**Requirements:** Wherever the string "this" appears in the listing, copy that line.

-- Start --

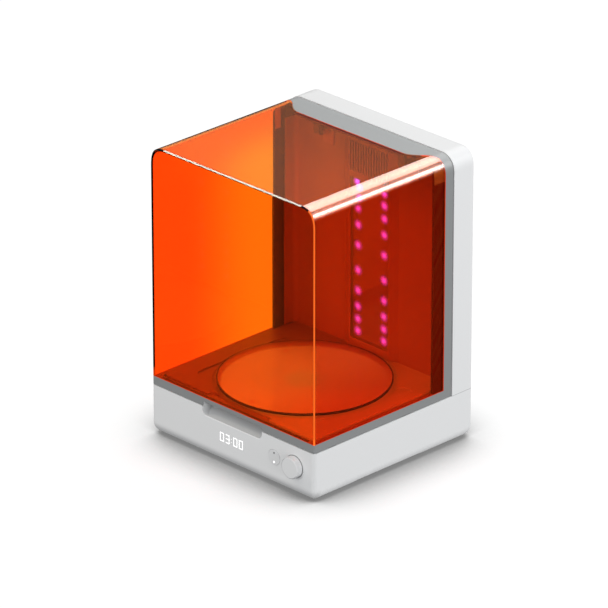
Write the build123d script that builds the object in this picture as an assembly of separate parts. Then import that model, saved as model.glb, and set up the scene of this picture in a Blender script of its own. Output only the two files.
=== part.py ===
"""Light curing unit for a dental laboratory: amber tilting lid on a white base and rear column.

Frame: millimetres, +Z up, front towards -Y, +X to the user's right.
Origin: on the resting surface, in the middle of the whole outline in X and Y.
"""
from build123d import *
import math
import os

# ---------------------------------------------------------------- overall casing
WIDTH = 267.6                 # across the base and the rear column
DEPTH = 257.4                 # base front face to column back
HEIGHT = 362.4                # resting surface to the top of the column
WALL = 2.8                    # moulded wall of the base and the column
SIDE_EDGE_R = 5.0             # rounding of the casing's upright edges
SEAM = 0.15                   # gap between panels that are set into each other

# ---------------------------------------------------------------- base
FOOT_LIFT = 1.0               # the feet hold the base this far off the surface
BASE_TOP = 62.2
BASE_EDGE_R = 12.8            # rounding of the base's bottom edge
ARCH_START = 57.2             # side arch: behind the front face
ARCH_LENGTH = 130.3
ARCH_RISE = 4.5
ARCH_RUN = 15.0
COVER_INSET = 19.0            # bottom cover's outline inside the casing's
COVER_CORNER_R = 10.0
LEDGE_DROP = 6.2              # inner ledge for the chamber floor, under the base's top
LEDGE_THICK = 2.5
LEDGE_REACH = 11.5            # from the outside of the casing

# ---------------------------------------------------------------- lid
LID_INSET = 0.7               # the lid's skin inside the casing's
LID_GAP = 0.7                 # under the lid
LID_REAR = 222.1              # back of the lid, behind the base front face
LID_BACK_GAP = 1.2            # lid to column
BAND_RISE = 10.9              # top of the grey band, above the base's top
BAND_WIDTH = 9.1
BAND_FLANGE = 2.5
BAND_CORNER_R = 2.5
HOOD_WALL = 3.0
HOOD_FRONT_WALL = 3.0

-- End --

**Written answer:**
Write the build123d script that builds the object in this picture as an assembly of separate parts. Then import that model, saved as model.glb, and set up the scene of this picture in a Blender script of its own. Output only the two files.
FOOT_LIFT = 1.0               # the feet hold the base this far off the surface